Officials: Bay Cleanup Administrators Hid Failure

Success exaggerated to influence Congress

WASHINGTON  -- Government administrators of the Chesapeake Bay cleanup concealed that the effort was failing for years in hopes of continuing to get federal and state funds, former officials said.

William Matuszeski, who led the Environmental Protection Agency's Chesapeake Bay Program from 1991 to 2001, told The Washington Post that the program repeatedly released data that exaggerated its success, hoping to influence Congress.

"To protect appropriations you were getting, you had to show progress," Matuszeski said. "So I think we had to overstate our progress."

Over the years, the creatures of the bay were depleted by fishing and disease. The water was polluted by manure, human waste and fertilizer that fed algae blooms, which depleted the water's oxygen.

In December 1983, the governors of Maryland, Virginia and Pennsylvania, the District of Columbia's mayor and the EPA administrator agreed to work together to cleanup the bay. The effort aimed to rescue North America's largest estuary and set out to control runoff from 4.8 million acres of farmland, upgrade more than 400 sewage plants and manage more than 11,000 watermen.

Four years later, leaders set the bay's first deadline to reduce nitrogen and phosphorus by 40 percent by 2000. They banned phosphorus-rich phosphates from laundry detergent, suspended fishing for rockfish and pushed sewage plants to reduce the pollution dumped into rivers.

A State of the Chesapeake Bay report in 1995 said "pollution abatement programs are working." And the EPA's Chesapeake office predicted in a 1997 reevaluation of progress would meet a phosphorus reduction deadline by 2000.

But internal documents from the Chesapeake Bay Commission, a group of state legislators that helps lead the cleanup, show a different view.

"In a nutshell, I don't entirely trust the reevaluation," Ann Pesiri Swanson, the commission's executive director, wrote in a 1997 memo. The EPA figures, Swanson wrote, "project a rosy picture. Monitoring indicates a longer row-to-hoe before we meet success."

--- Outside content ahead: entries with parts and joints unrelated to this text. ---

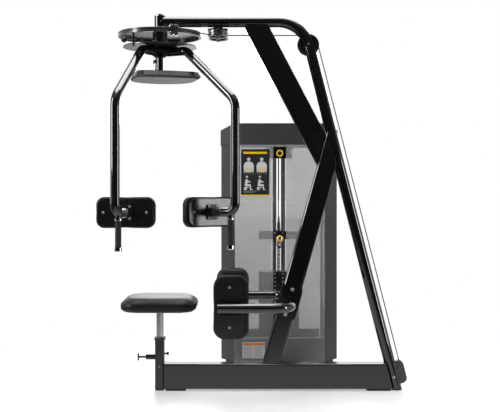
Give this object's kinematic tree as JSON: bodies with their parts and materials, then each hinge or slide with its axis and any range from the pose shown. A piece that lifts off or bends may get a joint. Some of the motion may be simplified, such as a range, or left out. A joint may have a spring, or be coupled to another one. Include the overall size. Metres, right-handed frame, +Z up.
{
  "type": "rotary torso machine",
  "caption": "Seated torso rotation machine: arms with chest pads swing under an overhead boom and draw a cable that lifts a selectorised weight stack in a panelled tower",
  "frame": {"origin": "On the floor under the vertical axis shared by the seat post and the overhead hub", "axes": "+X along the base beam to the rear leg, +Y to the weight tower, +Z up"},
  "size_m": [1.5153, 1.2232, 1.8766],
  "materials": {
    "gloss_black": "gloss",
    "satin_grey": "satin",
    "steel": "satin",
    "chrome": "polished",
    "rubber_black": "matte",
    "plate_black": "matte",
    "smoked_sheet": "gloss",
    "grey_plastic": "textured",
    "board_black": "satin",
    "pad_black": "satin",
    "pulley_black": "satin",
    "pulley_grey": "satin",
    "cable_black": "gloss",
    "placard_dark": "satin",
    "pin_yellow": "gloss"
  },
  "bodies": {
    "frame": {"main_tube": "gloss_black", "base_beam": "satin_grey", "lower_strut": "gloss_black", "upper_strut": "gloss_black", "pivot_housing": "gloss_black", "pivot_bearings": "steel", "seat_sleeve": "gloss_black", "seat_bush": "grey_plastic", "rubber_feet": "rubber_black", "tower_base": "satin_grey", "tower_frame": "satin_grey", "guide_rods": "steel", "stack_bumpers": "rubber_black", "weight_plates": "plate_black", "front_panel": "smoked_sheet", "rear_panel": "smoked_sheet", "side_panels": "grey_plastic", "top_cap": "grey_plastic", "info_plates": "placard_dark", "guide_bracket": "gloss_black", "pulley_axles": "steel", "rear_pulley_guard": "satin_grey", "drive_cable": "cable_black", "leg_bracket": "gloss_black", "leg_bars": "gloss_black", "leg_boards": "board_black", "near_leg_pad": "pad_black", "far_leg_pad": "pad_black", "frame_bolts": "steel"},
    "cam": {"index_disc": "satin_grey", "cable_anchor": "chrome"},
    "rig": {"spindle": "steel", "spindle_nut": "steel", "carrier_disc": "satin_grey", "hub": "gloss_black", "arms": "gloss_black", "chest_brackets": "gloss_black", "chest_boards": "board_black", "left_chest_pad": "pad_black", "right_chest_pad": "pad_black", "handle_grips": "rubber_black", "grip_collars": "chrome", "head_guard": "grey_plastic", "stay_rod": "steel"},
    "index_pin": {"index_plunger": "steel"},
    "lever": {"release_lever": "gloss_black"},
    "stack": {"lifted_plates": "plate_black", "selector_stem": "steel"},
    "selector": {"selector_pin": "pin_yellow"},
    "increment": {"increment_weight": "plate_black"},
    "seat": {"seat_post": "chrome", "seat_cushion": "pad_black"},
    "seat_plunger": {"seat_pin": "steel"},
    "guide_near": {"near_guide_pulley": "pulley_grey"},
    "guide_far": {"far_guide_pulley": "pulley_grey"},
    "corner": {"corner_pulley": "pulley_black"},
    "rear": {"rear_pulley": "pulley_black"},
    "turn": {"turn_pulley": "pulley_black"},
    "tower_base_wheel": {"tower_base_pulley": "pulley_black"},
    "tower_top_wheel": {"tower_top_pulley": "pulley_black"}
  },
  "joints": [
    {"name": "cam_turn", "type": "hinge", "parent": "frame", "child": "cam", "pos_m": [0, 0, 1.7685], "axis": [0, 0, 1], "range_deg": [-20, 50]},
    {"name": "rig_index", "type": "hinge", "parent": "cam", "child": "rig", "pos_m": [0, 0, 1.71], "axis": [0, 0, 1], "range_deg": [-30, 30]},
    {"name": "index_slide", "type": "slide", "parent": "rig", "child": "index_pin", "axis": [0, 0, -1], "range_m": [0, 0.008]},
    {"name": "lever_turn", "type": "hinge", "parent": "rig", "child": "lever", "pos_m": [-0.09351, -0.09031, 1.734], "axis": [0.6947, -0.7193, 0], "range_deg": [0, 13.1]},
    {"name": "stack_lift", "type": "slide", "parent": "frame", "child": "stack", "axis": [0, 0, 1], "range_m": [-0.17959, 0.07184]},
    {"name": "selector_slide", "type": "slide", "parent": "stack", "child": "selector", "axis": [0, -1, 0], "range_m": [0, 0.05]},
    {"name": "increment_slide", "type": "slide", "parent": "frame", "child": "increment", "axis": [0, 0, 1], "range_m": [-0.3, 0]},
    {"name": "seat_height", "type": "slide", "parent": "frame", "child": "seat", "axis": [0, 0, 1], "range_m": [-0.04, 0.12]},
    {"name": "seat_pin_pull", "type": "slide", "parent": "frame", "child": "seat_plunger", "axis": [-1, 0, 0], "range_m": [0, 0.012]},
    {"name": "guide_near_spin", "type": "hinge", "parent": "frame", "child": "guide_near", "pos_m": [0.291, -0.049, 1.7695], "axis": [0, 0, 1], "range_deg": [-210, 84]},
    {"name": "guide_far_spin", "type": "hinge", "parent": "frame", "child": "guide_far", "pos_m": [0.291, 0.049, 1.7695], "axis": [0, 0, 1], "range_deg": [-84, 210]},
    {"name": "corner_spin", "type": "hinge", "parent": "frame", "child": "corner", "pos_m": [0.741, 0, 1.722], "axis": [0, 1, 0], "range_deg": [-86.65, 216.63]},
    {"name": "rear_spin", "type": "hinge", "parent": "frame", "child": "rear", "pos_m": [1.165, 0, 0.068], "axis": [0, 1, 0], "range_deg": [-86.65, 216.63]},
    {"name": "turn_spin", "type": "hinge", "parent": "frame", "child": "turn", "pos_m": [0.6575, 0.0475, 0.0205], "axis": [0, 0, 1], "range_deg": [-216.63, 86.65]},
    {"name": "tower_base_wheel_spin", "type": "hinge", "parent": "frame", "child": "tower_base_wheel", "pos_m": [0.61, 0.604, 0.0545], "axis": [1, 0, 0], "range_deg": [-121.06, 302.65]},
    {"name": "tower_top_wheel_spin", "type": "hinge", "parent": "frame", "child": "tower_top_wheel", "pos_m": [0.61, 0.604, 1.3], "axis": [1, 0, 0], "range_deg": [-121.06, 302.65]}
  ],
  "couplings": [
    {"joint": "stack_lift", "follows": "cam_turn", "m_per_rad": -0.2058},
    {"joint": "lever_turn", "follows": "index_slide", "rad_per_m": 28.571},
    {"joint": "guide_near_spin", "follows": "cam_turn", "ratio": -4.2},
    {"joint": "guide_far_spin", "follows": "cam_turn", "ratio": 4.2},
    {"joint": "corner_spin", "follows": "cam_turn", "ratio": 4.3326},
    {"joint": "rear_spin", "follows": "cam_turn", "ratio": 4.3326},
    {"joint": "turn_spin", "follows": "cam_turn", "ratio": -4.3326},
    {"joint": "tower_base_wheel_spin", "follows": "cam_turn", "ratio": 6.0529},
    {"joint": "tower_top_wheel_spin", "follows": "cam_turn", "ratio": 6.0529}
  ]
}
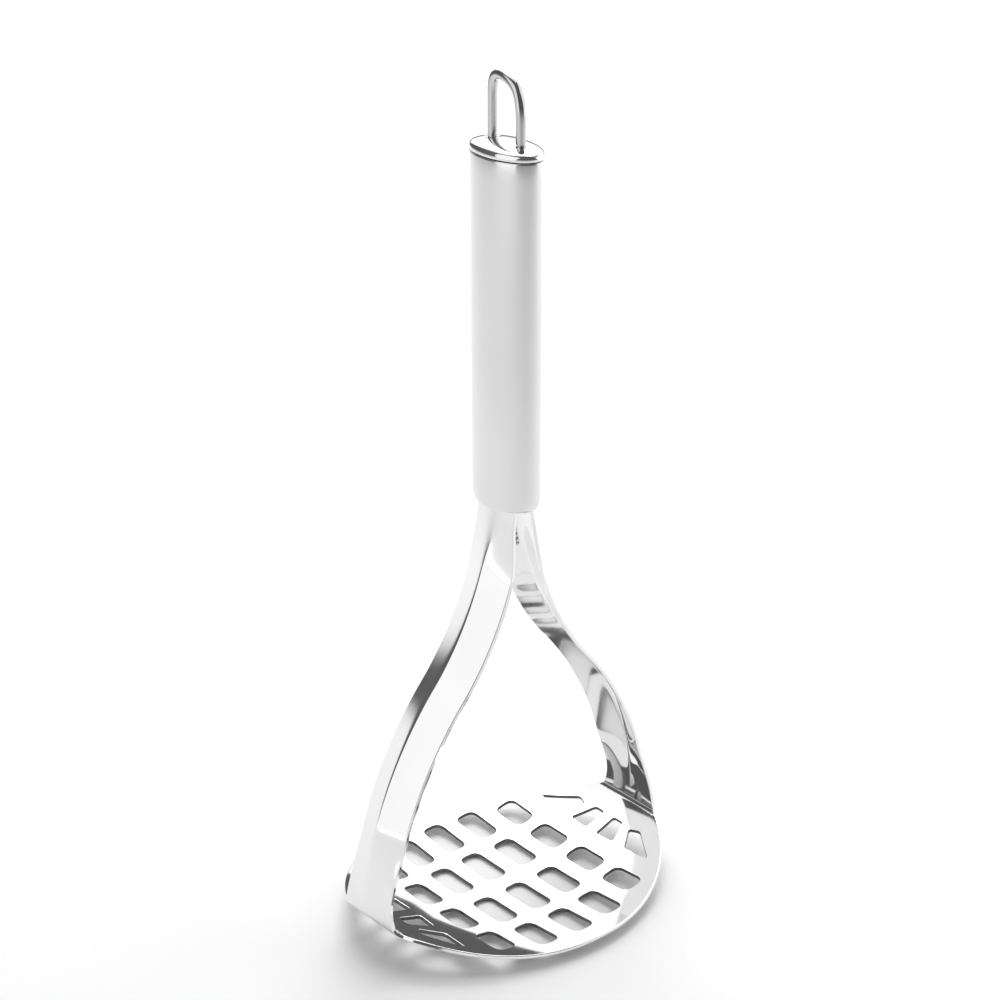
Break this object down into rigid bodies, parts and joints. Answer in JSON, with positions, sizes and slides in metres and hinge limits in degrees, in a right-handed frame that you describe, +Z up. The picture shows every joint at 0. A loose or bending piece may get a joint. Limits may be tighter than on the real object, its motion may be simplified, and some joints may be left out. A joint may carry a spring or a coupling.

Drawn from computer models, statistics showing pollution reductions that might occur in the future were not a snapshot of the bay and the EPA didn't have adequate equipment to judge how clean the bay was, Matuszeski said. It was clear, however, he said, that the model's version of the Chesapeake was healthier than the real one.

"We had results that promised us future effects," Matuszeski said. But publicly, he said, "They were presented as 'effects,' and the assumption was that they were real-time."

There was no intent to exaggerate, said Richard Batiuk, the EPA Chesapeake Bay Program Office's current associate director for science.

"Did we inaccurately apply that model? No," Batiuk said.

Swanson said she knew EPA was "telling the happy side of the story." But, she added, "I don't think people were intentionally misleading."

Govs. George Allen and James S. Gilmore III of Virginia and Parris N. Glendening of Maryland all said they were unaware of any exaggeration of success in the EPA's data.

In 2000, the deadline was missed and state and federal leaders made an even bolder promise to cut pollution more than in the 1987 pledge and have the Chesapeake removed from an EPA list of "impaired waters" by 2010.

Early in her tenure, Matuszeski's successor, Rebecca Hamner said she knew the cleanup effort was probably moving too slowly to meet its 2010 goal. Leaders decided against renegotiating the agreement because they believed there was no way to meet the deadline without exceeding the law or turning to stricter regulations that would force farmers to go under.

In 2002, the Chesapeake Executive Council, which includes regional governors, the EPA administrator and the head of the bay commission, decided not to say publicly that the effort was off track and instead portray it as "doable," Hamner said.

"For us to declare defeat would mean that we would have no chance . . . of convincing the legislators to give us financing," Hamner said. "Rather than declare defeat, we should work harder."

Glendening said he did not recall this.

Swanson remembers it not as an order to keep something secret, but an effort to not focus publicly on the cleanup's long-shot prospects.

"They chose not to dub it a failure," she said. "They wanted to keep trying. And the more they could maintain a hope, the more they could motivate policymakers to do the right thing."